The new National Labor Relations Board rule
streamlining union representation elections, challenged by a lawsuit from the U.S. Chamber of Commerce, has been thrown out by a federal judge on the grounds that the board lacked a quorum on the vote. While the NLRB only had three members instead of a full five at the time of the vote, three constitutes a quorum.
However:
[Judge] Boasberg found that the Republican, Brian Hayes, did not technically participate in a final vote on the rule. When the rule was sent to Hayes electronically, he never formally voted because he already had expressed his opposition to it at a public hearing. But that was not enough to satisfy the strict requirements of the law, Boasberg ruled.
A quorum existed, a quorum had participated in hearings and deliberations. But because one person did not cast an electronic vote, the ruling is that a quorum did not exist. While the requirement for a quorum is more than a minor technicality, this ruling certainly is based on a technicality. If this had been the standard in Wisconsin when Gov. Scott Walker's anti-union budget repair bill was being considered, for instance, the 14 Democratic state senators would never have had to leave Wisconsin. They could have sat in the statehouse simply refusing to vote.

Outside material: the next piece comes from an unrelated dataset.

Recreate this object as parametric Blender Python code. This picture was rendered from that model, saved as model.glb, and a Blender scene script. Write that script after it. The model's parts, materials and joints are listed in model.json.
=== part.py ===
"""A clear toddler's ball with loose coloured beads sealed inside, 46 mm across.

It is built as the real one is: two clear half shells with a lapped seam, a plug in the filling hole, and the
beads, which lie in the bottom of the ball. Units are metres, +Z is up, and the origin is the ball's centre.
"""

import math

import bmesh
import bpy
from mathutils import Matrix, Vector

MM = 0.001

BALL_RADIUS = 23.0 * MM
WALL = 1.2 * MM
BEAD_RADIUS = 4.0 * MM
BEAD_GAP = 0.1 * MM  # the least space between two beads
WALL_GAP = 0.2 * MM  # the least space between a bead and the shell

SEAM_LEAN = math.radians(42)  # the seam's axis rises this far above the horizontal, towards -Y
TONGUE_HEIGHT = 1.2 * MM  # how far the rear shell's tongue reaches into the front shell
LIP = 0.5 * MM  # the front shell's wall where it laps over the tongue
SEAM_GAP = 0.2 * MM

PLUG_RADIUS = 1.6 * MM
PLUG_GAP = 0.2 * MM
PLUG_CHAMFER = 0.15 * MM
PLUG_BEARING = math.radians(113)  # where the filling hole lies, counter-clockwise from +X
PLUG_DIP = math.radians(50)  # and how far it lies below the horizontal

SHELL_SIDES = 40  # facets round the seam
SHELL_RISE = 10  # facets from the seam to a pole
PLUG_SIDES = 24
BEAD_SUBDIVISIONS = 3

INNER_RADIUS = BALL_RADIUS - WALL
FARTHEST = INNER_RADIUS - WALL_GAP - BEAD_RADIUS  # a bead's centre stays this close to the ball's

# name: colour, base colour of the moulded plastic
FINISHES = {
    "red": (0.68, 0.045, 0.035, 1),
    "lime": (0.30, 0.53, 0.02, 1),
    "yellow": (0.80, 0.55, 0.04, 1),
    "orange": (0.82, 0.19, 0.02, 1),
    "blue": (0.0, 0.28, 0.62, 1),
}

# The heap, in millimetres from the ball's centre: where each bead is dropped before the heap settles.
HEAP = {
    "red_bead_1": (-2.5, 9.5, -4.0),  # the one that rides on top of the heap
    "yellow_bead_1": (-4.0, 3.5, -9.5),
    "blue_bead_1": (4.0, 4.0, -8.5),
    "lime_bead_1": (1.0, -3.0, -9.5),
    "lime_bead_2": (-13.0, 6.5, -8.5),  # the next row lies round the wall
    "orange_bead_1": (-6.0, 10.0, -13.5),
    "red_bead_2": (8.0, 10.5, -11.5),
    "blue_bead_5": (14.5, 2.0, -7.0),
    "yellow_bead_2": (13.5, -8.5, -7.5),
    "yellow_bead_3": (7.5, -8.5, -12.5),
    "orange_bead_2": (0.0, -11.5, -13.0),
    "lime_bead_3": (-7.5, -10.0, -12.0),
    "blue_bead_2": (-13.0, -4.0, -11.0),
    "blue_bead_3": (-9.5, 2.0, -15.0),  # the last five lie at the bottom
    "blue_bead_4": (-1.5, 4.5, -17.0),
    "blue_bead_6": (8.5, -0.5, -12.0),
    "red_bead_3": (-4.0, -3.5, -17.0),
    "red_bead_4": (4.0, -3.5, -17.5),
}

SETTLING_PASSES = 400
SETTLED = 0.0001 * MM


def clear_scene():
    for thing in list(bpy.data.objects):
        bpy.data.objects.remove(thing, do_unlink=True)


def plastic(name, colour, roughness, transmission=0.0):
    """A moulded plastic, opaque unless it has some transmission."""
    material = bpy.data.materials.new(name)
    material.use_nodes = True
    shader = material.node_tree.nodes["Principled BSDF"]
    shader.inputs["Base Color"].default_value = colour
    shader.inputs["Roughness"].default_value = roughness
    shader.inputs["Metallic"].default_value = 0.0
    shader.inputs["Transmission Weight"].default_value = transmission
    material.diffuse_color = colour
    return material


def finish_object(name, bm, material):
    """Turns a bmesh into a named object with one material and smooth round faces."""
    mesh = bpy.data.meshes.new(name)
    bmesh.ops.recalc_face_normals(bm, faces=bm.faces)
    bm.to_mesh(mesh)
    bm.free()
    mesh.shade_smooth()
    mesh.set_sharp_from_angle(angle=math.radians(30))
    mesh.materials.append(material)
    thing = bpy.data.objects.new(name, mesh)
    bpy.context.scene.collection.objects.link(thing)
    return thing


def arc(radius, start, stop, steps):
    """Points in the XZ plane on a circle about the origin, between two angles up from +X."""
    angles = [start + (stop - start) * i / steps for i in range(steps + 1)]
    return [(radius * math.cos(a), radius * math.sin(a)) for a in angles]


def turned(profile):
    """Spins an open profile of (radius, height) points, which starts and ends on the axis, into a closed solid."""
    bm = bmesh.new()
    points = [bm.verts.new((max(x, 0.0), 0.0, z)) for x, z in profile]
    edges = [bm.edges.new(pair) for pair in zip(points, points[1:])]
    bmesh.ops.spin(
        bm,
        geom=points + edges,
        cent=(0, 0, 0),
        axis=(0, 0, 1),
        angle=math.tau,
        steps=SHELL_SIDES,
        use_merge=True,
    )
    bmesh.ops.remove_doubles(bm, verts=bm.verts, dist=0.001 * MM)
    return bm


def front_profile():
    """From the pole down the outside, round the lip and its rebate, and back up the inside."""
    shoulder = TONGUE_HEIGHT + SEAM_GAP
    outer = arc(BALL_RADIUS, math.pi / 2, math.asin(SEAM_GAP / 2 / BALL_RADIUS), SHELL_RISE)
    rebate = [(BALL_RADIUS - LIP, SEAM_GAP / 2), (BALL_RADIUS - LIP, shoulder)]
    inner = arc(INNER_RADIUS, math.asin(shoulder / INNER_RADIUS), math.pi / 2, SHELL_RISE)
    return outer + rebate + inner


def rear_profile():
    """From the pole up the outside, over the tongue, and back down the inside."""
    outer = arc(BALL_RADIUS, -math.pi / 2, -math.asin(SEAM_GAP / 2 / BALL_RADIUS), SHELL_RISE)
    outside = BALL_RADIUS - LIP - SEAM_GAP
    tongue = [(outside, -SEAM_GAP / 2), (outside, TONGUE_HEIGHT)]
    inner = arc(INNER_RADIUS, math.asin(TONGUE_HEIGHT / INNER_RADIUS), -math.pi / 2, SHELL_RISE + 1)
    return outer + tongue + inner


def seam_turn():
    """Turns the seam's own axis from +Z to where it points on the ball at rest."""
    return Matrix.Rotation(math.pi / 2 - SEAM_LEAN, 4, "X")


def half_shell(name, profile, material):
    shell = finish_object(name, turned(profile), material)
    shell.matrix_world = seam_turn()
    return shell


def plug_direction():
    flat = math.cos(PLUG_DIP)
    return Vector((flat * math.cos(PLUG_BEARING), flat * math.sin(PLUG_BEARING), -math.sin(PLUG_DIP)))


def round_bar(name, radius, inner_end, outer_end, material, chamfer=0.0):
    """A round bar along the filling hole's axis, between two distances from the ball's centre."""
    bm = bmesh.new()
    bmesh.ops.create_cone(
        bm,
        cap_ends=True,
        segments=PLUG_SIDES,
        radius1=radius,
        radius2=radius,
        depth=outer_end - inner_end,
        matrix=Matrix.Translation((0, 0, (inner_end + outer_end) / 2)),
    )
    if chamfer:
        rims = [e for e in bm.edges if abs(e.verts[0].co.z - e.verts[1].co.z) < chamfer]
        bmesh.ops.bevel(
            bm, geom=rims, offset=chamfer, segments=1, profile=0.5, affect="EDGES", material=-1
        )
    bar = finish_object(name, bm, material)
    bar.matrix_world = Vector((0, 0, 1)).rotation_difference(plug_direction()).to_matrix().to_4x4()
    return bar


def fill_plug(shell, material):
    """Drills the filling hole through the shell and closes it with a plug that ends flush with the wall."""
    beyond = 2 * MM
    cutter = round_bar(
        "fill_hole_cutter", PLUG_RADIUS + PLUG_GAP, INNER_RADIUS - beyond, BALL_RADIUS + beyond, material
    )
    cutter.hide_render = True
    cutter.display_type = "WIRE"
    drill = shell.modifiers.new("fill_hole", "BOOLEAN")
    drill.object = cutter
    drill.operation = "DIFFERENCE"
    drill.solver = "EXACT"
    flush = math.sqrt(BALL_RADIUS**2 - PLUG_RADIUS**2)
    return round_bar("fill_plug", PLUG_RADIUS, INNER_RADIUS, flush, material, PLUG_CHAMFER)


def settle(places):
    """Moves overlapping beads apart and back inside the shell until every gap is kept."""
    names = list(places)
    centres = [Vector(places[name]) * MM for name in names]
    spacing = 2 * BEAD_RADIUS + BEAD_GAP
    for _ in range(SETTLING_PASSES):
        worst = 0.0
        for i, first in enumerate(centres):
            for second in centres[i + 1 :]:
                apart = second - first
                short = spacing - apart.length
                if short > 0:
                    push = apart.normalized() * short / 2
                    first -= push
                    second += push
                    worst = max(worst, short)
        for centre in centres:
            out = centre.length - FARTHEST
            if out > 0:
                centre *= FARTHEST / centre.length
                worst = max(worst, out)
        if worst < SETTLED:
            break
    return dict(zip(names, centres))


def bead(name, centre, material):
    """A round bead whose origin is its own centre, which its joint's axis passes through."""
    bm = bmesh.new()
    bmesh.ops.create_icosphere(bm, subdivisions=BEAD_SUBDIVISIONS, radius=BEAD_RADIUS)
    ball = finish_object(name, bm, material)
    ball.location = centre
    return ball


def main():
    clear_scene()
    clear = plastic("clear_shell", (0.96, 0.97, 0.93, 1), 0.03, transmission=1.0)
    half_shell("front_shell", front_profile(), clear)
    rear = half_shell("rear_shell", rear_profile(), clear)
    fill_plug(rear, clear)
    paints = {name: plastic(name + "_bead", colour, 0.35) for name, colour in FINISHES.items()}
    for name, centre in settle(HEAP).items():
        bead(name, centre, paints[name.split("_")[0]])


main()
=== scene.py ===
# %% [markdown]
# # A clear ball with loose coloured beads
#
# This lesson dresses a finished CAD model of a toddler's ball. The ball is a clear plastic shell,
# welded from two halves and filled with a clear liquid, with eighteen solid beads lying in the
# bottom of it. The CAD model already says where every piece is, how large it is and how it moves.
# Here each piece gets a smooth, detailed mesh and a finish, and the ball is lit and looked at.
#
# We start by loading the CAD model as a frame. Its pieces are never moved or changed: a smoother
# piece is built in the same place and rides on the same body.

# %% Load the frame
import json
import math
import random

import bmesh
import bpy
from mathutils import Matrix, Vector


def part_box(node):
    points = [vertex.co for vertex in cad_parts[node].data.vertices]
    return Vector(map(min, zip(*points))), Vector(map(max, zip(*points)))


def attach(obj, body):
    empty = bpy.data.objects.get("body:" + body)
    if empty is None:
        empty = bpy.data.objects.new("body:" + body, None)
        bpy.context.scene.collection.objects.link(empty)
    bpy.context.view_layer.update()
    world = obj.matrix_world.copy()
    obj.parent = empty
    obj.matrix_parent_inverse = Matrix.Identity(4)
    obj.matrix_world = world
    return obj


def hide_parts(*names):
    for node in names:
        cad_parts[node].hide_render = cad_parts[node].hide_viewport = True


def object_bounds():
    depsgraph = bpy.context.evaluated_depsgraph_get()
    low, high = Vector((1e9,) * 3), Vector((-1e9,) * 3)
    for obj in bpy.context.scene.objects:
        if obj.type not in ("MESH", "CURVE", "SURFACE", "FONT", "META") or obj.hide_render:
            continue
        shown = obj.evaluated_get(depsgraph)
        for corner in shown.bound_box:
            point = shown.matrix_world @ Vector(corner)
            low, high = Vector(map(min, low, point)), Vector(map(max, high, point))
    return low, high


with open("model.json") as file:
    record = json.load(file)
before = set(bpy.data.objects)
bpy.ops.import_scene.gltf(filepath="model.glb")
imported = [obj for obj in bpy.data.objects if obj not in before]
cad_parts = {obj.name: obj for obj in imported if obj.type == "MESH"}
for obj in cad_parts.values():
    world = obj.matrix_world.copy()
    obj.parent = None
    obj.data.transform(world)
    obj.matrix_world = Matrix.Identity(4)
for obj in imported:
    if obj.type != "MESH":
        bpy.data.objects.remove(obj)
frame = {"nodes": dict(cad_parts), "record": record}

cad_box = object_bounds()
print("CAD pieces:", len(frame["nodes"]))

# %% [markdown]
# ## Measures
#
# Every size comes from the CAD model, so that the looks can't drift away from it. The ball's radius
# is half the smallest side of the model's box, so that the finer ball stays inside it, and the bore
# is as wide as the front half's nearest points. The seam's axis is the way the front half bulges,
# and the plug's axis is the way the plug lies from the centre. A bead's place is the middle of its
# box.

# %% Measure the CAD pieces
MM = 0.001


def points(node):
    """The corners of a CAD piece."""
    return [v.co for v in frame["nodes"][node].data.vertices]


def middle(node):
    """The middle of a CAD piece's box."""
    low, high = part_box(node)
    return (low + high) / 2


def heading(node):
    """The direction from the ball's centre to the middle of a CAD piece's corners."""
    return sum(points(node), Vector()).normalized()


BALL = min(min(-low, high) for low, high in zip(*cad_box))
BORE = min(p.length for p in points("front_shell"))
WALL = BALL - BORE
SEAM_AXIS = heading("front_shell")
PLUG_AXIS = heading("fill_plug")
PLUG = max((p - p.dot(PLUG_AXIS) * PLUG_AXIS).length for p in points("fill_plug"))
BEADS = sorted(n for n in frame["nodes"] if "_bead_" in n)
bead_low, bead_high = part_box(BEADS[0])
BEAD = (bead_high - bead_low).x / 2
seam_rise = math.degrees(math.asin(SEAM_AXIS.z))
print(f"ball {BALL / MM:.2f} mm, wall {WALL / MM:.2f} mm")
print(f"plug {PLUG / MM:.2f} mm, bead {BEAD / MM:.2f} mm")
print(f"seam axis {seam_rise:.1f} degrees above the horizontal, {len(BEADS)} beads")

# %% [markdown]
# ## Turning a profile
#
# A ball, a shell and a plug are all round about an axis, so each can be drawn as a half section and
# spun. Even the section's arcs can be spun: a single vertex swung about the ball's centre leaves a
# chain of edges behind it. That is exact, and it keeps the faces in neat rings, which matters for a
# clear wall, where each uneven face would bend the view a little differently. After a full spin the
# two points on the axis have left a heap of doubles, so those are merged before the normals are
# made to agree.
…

With President Obama's recess appointments to the NLRB, a quorum now exists without either Republican on the board casting a vote, and since the judge's ruling was solely on the quorum issue and not on the merits of the rule, Democratic members can vote the rule through again. Of course, the Chamber of Commerce is also suing over the validity of those recess appointments, and argues that that lawsuit puts a "cloud of uncertainty" over any decision the board makes relying on the votes of recess-appointed members.